→ Your goal
Reproduce precisely the lines of the listing below, starting with the line that contains "saved as model.glb." and stopping after the line that contains "on the table."; include nothing else.

→ Records shown
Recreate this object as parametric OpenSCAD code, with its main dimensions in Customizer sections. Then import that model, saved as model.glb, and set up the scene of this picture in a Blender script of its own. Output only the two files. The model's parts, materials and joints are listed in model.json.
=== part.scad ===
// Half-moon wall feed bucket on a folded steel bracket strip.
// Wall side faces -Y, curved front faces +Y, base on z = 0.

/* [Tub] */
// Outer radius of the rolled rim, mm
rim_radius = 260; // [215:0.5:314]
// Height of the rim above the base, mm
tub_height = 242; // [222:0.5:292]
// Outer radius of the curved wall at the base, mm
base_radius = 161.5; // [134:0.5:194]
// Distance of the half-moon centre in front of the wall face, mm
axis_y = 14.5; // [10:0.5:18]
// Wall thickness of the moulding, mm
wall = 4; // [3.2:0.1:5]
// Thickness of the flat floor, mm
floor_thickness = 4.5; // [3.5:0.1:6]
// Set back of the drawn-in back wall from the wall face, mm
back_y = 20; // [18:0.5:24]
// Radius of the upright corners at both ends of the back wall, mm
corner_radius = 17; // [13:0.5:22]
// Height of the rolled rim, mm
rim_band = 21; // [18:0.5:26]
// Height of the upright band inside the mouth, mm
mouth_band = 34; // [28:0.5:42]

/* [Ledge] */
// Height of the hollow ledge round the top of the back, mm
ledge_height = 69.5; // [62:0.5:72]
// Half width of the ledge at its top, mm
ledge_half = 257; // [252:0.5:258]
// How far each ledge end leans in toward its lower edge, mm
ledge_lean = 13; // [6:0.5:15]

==

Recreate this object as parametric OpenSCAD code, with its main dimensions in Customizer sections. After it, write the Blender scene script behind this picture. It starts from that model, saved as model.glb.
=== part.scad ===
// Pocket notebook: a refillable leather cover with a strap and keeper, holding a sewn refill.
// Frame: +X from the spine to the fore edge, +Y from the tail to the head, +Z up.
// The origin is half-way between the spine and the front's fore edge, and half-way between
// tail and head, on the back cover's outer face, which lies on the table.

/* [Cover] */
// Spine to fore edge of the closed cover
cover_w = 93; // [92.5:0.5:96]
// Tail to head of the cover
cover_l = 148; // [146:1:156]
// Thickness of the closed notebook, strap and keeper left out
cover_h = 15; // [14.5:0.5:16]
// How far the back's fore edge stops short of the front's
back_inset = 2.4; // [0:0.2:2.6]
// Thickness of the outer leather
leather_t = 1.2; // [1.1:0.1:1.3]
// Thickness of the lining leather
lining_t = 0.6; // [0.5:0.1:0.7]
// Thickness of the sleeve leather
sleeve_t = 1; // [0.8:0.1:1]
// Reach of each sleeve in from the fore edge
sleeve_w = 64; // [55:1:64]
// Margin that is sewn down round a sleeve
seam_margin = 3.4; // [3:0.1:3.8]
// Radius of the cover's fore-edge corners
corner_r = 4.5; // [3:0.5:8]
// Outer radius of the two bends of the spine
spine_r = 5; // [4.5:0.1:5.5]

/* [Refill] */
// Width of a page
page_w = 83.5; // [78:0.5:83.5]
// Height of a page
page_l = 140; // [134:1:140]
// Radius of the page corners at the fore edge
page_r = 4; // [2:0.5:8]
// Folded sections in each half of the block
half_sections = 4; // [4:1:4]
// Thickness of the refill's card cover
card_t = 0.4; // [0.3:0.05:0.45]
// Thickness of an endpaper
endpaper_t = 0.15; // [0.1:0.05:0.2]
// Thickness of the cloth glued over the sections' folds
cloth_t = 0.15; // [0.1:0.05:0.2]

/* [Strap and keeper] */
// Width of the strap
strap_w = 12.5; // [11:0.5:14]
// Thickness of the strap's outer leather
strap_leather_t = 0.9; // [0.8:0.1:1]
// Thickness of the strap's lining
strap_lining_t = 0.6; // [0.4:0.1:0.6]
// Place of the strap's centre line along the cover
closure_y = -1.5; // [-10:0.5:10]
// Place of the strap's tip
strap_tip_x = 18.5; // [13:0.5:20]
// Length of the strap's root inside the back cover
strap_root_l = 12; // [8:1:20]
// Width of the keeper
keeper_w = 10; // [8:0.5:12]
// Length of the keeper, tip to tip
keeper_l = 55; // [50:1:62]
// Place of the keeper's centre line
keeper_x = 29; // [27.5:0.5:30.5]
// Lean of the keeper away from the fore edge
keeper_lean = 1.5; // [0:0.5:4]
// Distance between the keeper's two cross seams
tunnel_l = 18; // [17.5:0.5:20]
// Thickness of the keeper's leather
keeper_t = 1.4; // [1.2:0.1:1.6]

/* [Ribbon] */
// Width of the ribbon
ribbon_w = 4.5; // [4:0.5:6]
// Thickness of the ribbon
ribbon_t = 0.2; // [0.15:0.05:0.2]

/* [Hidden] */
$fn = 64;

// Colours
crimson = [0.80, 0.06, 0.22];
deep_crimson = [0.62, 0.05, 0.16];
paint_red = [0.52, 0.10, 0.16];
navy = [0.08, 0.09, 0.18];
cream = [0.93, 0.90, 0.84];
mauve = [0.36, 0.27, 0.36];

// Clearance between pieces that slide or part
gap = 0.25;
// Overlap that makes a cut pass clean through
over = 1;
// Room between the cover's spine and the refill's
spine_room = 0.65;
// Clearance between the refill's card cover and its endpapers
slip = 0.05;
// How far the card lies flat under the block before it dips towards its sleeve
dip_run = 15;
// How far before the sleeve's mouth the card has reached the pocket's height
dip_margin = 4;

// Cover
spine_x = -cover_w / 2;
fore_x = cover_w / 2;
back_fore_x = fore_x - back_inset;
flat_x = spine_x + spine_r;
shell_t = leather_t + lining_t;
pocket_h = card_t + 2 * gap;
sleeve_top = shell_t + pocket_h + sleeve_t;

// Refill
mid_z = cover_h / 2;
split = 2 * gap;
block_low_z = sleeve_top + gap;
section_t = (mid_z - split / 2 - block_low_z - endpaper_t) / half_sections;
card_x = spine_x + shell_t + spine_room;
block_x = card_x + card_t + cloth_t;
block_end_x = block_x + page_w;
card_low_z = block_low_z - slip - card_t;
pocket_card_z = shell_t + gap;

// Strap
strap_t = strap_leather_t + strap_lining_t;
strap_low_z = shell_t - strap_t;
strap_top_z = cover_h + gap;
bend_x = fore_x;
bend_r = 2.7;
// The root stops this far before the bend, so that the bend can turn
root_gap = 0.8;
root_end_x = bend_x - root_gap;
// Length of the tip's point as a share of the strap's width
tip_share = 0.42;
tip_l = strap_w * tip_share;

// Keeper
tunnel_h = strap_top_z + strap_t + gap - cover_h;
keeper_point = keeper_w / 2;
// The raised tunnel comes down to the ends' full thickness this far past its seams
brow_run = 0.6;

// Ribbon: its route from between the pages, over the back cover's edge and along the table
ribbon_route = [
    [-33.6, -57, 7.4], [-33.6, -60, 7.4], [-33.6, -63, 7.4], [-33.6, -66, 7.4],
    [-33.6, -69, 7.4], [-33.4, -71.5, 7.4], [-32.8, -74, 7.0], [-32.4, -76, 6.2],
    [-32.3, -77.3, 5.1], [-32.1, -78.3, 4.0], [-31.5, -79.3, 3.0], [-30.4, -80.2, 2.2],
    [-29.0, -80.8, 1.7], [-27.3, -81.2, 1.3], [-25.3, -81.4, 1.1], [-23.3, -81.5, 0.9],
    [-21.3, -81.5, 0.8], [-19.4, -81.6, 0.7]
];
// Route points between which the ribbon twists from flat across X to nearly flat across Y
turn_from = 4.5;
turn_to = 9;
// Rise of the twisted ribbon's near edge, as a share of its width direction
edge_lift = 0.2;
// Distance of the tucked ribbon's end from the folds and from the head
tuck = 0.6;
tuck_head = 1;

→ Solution
Recreate this object as parametric OpenSCAD code, with its main dimensions in Customizer sections. After it, write the Blender scene script behind this picture. It starts from that model, saved as model.glb.
=== part.scad ===
// Pocket notebook: a refillable leather cover with a strap and keeper, holding a sewn refill.
// Frame: +X from the spine to the fore edge, +Y from the tail to the head, +Z up.
// The origin is half-way between the spine and the front's fore edge, and half-way between
// tail and head, on the back cover's outer face, which lies on the table.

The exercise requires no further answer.